I still have some pictures from that day.  The gentlemen in the photos are Lemon Kurri and Sweet Pepper Klopek, the bassist and singer from the Legendary Klopeks.  I have no idea why Sweet Pepper is all bruised in the face.  With them was a Scottish chap named T-Bone who took photos.  And of course Sarge and his client!  And Sarge’s boots.

To get us back onto the subject of music, Sarge tells a great story of some rock encounters in his travels across the pond.

“I met Jon Anderson from the band Yes when I was working at a hotel once!  Had a beer with him after work, he was doing some book signing thing, I think I still have his autograph somewhere, he signed a copy of a (Yes cover artist) Rodger Dean art book for me!”

But my favourite story involved his meeting with one of rock’s most notorious frontmen.

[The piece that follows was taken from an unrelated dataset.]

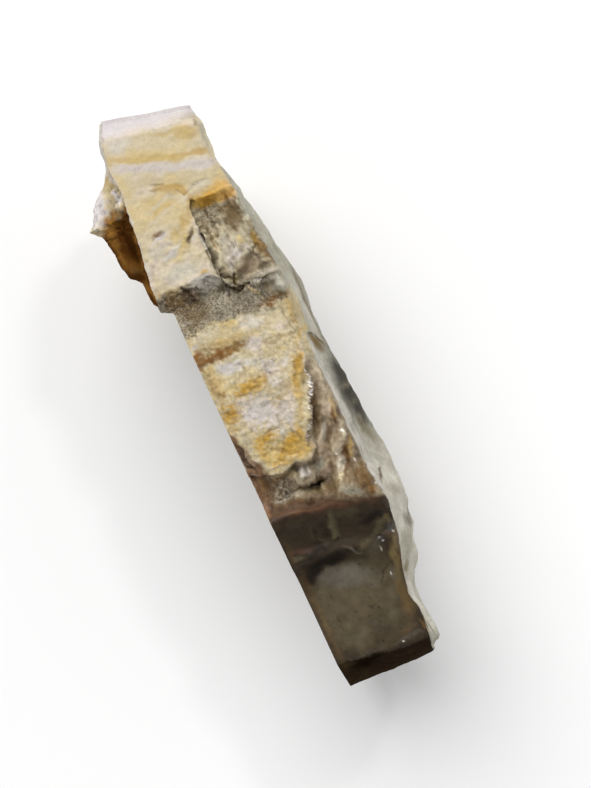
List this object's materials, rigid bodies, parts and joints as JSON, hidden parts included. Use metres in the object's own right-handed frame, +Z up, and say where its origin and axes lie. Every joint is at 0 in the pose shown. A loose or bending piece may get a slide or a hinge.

The year was 1986.  Sarge was out at the bar.  Although he had no way of knowing, Philip Lynott from Thin Lizzy had died that day, and the bar was playing his music in tribute to the fallen rock hero.  Sarge, however, was not a fan.  When he openly criticized the music of Thin Lizzy with some choice words, a large man with “bad teeth, long black hair and a low gruff voice,” told the young Sarge to fuck off.  This was Sarge’s first and last meeting with the infamous Lemmy Kilmister!